Directions for this task: Only the lines from the one containing "Turn this picture" through the one containing "one shared frame." are to be copied, exactly and with both ends kept.

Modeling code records
+--
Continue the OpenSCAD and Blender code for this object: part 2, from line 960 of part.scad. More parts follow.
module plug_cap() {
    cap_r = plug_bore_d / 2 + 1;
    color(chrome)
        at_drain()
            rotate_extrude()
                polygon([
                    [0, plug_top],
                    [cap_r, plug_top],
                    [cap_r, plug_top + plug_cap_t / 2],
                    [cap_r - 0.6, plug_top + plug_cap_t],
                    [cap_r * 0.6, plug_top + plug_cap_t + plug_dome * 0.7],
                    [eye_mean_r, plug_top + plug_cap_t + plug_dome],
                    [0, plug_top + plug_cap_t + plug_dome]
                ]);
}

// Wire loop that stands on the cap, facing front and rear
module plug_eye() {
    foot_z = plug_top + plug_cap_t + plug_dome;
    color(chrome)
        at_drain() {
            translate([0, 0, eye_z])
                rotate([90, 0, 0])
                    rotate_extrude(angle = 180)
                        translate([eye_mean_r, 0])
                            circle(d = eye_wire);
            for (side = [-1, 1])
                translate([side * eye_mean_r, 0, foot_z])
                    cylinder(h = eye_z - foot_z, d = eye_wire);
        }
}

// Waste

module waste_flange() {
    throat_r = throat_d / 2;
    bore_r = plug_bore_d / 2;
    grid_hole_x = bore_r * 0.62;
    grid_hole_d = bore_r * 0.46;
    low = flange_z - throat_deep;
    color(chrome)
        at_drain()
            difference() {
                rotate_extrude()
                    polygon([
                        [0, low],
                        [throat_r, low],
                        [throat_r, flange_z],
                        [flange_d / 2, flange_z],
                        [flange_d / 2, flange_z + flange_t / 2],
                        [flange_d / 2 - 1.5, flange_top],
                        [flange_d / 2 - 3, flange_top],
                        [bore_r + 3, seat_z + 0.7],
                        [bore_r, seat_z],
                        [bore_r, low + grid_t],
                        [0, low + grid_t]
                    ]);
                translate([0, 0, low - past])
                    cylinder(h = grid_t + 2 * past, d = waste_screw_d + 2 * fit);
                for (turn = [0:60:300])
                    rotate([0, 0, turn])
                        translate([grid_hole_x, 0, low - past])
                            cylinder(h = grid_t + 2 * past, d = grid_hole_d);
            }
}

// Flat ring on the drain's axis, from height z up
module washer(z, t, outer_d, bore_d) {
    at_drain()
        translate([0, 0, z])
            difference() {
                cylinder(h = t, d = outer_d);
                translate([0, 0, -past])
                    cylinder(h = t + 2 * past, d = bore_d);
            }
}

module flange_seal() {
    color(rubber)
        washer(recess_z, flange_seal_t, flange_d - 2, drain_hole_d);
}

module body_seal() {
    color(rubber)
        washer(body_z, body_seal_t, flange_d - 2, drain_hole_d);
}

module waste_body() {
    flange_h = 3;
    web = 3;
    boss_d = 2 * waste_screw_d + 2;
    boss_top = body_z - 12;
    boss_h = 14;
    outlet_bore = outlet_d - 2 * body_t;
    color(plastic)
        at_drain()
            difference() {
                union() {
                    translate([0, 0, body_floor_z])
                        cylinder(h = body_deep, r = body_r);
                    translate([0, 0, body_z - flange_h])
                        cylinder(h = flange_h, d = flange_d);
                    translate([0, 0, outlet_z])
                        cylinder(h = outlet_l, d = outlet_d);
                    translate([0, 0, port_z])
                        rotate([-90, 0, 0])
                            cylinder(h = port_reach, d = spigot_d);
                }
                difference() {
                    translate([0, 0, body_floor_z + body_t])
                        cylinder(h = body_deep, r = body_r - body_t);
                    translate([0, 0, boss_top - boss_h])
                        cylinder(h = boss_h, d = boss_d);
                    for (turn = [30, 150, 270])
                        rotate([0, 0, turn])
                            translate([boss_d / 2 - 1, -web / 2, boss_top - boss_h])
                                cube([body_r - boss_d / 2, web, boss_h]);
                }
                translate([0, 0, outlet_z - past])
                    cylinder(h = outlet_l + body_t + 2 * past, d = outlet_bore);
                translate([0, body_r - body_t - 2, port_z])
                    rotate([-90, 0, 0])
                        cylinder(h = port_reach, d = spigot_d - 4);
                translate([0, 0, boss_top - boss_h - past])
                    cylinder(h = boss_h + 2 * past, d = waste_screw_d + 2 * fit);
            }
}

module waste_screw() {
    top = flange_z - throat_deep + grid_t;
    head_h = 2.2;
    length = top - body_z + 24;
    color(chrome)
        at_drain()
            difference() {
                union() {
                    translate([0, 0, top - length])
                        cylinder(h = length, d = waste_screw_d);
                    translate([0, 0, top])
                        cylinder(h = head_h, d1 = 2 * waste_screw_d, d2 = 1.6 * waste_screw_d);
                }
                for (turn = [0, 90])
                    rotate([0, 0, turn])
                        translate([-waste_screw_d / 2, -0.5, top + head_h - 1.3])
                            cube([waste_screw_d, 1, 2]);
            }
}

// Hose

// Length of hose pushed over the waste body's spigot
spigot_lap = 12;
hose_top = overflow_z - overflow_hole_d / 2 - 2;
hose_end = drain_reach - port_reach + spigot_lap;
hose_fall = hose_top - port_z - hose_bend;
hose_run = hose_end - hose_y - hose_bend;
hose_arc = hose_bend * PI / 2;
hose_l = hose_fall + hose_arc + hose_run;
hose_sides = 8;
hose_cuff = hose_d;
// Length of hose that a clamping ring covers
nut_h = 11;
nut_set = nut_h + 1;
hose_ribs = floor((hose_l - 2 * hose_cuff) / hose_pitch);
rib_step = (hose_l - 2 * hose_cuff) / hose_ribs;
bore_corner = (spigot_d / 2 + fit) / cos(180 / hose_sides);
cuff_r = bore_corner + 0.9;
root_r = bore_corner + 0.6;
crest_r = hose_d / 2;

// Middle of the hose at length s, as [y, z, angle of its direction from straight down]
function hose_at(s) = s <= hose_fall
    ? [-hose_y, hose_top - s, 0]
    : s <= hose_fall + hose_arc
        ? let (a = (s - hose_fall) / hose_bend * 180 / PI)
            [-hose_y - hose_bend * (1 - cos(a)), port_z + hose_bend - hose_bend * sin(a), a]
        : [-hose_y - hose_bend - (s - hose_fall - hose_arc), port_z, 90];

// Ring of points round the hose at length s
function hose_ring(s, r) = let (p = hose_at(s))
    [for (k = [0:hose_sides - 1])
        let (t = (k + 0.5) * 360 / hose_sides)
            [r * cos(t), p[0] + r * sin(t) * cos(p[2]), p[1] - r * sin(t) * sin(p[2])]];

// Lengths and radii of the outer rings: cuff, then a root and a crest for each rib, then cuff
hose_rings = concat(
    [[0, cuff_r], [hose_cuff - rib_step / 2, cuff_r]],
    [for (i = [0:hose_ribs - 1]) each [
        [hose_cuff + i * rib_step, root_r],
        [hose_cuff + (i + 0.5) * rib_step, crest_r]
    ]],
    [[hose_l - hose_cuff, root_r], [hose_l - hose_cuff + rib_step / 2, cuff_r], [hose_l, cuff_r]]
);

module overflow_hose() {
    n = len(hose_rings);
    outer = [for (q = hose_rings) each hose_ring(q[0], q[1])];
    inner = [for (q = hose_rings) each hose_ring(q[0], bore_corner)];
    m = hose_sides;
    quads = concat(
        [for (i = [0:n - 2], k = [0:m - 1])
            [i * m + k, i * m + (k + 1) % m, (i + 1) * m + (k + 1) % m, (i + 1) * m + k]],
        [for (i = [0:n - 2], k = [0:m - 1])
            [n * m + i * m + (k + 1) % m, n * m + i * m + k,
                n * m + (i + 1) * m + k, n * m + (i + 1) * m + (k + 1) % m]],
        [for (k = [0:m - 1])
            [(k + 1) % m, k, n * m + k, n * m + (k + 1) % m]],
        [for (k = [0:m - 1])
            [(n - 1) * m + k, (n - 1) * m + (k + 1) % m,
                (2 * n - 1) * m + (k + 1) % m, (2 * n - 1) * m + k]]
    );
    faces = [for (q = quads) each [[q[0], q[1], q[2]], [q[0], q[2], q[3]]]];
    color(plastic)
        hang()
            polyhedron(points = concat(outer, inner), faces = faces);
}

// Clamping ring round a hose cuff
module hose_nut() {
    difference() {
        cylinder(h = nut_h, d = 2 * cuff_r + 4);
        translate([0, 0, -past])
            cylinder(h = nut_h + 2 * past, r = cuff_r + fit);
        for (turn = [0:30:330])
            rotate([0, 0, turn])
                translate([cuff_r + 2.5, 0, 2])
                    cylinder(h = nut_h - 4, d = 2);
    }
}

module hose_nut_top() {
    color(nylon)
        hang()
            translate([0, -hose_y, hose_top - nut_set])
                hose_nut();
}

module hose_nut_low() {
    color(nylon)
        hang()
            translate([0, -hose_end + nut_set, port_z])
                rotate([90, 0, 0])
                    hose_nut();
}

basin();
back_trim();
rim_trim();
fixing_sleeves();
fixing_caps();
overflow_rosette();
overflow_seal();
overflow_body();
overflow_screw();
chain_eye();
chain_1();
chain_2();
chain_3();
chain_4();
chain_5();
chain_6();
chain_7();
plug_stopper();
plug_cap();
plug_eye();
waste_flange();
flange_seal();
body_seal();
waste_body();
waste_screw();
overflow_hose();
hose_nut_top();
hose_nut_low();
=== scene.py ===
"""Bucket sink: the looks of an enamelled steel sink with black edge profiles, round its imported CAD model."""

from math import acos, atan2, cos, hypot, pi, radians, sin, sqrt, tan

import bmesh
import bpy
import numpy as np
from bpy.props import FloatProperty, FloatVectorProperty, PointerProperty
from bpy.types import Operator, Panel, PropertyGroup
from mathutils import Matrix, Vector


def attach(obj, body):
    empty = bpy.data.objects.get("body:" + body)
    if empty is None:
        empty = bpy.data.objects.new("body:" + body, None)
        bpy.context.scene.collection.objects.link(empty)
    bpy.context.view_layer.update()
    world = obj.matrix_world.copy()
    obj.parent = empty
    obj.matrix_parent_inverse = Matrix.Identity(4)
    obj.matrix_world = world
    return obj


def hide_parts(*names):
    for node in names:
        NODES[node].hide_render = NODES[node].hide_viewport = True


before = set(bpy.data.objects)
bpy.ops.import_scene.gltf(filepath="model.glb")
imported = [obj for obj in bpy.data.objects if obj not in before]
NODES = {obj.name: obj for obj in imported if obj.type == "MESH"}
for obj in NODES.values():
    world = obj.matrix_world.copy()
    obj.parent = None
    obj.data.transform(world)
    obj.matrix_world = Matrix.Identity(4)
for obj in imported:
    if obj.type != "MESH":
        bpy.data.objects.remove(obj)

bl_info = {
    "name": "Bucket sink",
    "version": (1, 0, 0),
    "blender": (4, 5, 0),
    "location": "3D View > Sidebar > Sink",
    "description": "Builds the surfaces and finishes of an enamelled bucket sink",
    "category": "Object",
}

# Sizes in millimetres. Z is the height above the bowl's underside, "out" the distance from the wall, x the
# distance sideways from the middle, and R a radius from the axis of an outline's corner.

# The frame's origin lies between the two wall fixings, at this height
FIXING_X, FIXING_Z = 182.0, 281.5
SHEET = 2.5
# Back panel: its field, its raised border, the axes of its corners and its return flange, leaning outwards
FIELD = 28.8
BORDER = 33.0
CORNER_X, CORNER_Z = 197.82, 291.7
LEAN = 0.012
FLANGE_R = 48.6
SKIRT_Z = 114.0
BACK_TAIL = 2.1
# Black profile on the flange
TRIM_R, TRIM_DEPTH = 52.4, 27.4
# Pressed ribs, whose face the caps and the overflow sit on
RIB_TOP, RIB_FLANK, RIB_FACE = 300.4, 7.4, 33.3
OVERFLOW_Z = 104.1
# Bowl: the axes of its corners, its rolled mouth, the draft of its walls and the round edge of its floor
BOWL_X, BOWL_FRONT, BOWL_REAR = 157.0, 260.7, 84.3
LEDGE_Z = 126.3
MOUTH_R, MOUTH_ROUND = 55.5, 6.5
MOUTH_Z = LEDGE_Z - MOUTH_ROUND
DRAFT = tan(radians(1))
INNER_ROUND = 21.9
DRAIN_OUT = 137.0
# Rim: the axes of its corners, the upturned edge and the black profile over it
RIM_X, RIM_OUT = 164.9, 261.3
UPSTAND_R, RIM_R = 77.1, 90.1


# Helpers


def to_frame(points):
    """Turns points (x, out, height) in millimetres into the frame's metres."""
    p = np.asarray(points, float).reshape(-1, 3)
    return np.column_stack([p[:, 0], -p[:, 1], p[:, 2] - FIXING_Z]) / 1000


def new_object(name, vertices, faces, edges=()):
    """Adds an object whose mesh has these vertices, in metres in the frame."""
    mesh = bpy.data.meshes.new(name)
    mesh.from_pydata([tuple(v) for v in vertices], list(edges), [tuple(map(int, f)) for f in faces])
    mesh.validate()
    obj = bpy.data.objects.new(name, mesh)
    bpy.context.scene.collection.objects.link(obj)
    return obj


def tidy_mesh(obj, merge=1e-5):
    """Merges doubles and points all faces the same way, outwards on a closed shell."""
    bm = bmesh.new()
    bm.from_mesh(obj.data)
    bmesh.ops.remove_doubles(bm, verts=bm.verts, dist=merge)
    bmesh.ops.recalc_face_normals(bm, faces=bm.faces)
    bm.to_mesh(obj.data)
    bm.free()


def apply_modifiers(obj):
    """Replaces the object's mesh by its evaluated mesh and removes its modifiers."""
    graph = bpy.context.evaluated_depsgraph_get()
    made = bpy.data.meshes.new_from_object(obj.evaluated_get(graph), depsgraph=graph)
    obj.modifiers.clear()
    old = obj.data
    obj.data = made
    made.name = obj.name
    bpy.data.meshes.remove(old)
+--
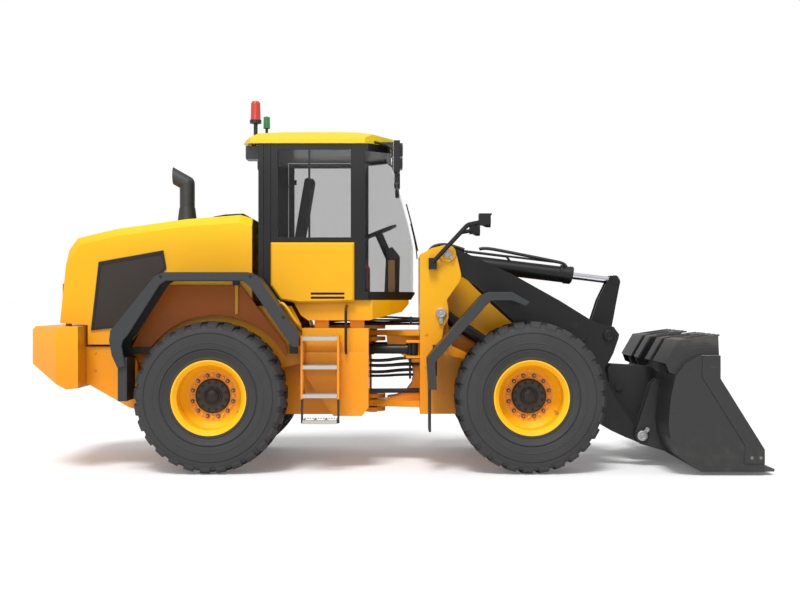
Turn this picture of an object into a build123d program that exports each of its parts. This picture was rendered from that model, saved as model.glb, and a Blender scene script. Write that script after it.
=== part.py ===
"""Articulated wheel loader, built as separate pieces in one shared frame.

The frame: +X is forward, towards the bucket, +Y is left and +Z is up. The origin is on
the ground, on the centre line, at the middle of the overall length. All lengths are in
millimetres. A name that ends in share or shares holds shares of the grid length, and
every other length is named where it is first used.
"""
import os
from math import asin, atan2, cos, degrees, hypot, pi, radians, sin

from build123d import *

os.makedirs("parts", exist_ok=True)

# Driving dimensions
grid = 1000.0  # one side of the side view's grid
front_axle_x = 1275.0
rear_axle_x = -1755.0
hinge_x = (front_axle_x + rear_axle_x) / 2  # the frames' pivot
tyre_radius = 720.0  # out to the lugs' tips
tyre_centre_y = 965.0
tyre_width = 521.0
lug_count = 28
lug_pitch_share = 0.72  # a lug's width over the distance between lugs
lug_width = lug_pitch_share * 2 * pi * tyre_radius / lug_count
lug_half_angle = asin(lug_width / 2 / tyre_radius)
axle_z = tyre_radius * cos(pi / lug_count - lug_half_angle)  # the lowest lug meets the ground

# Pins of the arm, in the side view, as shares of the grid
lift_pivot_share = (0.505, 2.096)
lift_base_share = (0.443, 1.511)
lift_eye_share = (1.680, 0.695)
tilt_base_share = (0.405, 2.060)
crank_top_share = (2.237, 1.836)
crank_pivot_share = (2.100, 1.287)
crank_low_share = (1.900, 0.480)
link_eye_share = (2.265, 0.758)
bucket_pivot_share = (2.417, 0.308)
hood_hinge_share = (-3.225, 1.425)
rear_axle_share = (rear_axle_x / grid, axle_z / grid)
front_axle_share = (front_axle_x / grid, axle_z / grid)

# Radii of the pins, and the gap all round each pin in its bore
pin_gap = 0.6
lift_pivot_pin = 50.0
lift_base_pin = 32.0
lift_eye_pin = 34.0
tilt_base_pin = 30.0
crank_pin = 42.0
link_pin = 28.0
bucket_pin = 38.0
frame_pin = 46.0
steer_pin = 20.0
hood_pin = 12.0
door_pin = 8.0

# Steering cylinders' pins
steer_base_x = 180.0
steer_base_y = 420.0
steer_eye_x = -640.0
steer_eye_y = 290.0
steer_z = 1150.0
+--
In response:
Turn this picture of an object into a build123d program that exports each of its parts. This picture was rendered from that model, saved as model.glb, and a Blender scene script. Write that script after it.
=== part.py ===
"""Articulated wheel loader, built as separate pieces in one shared frame.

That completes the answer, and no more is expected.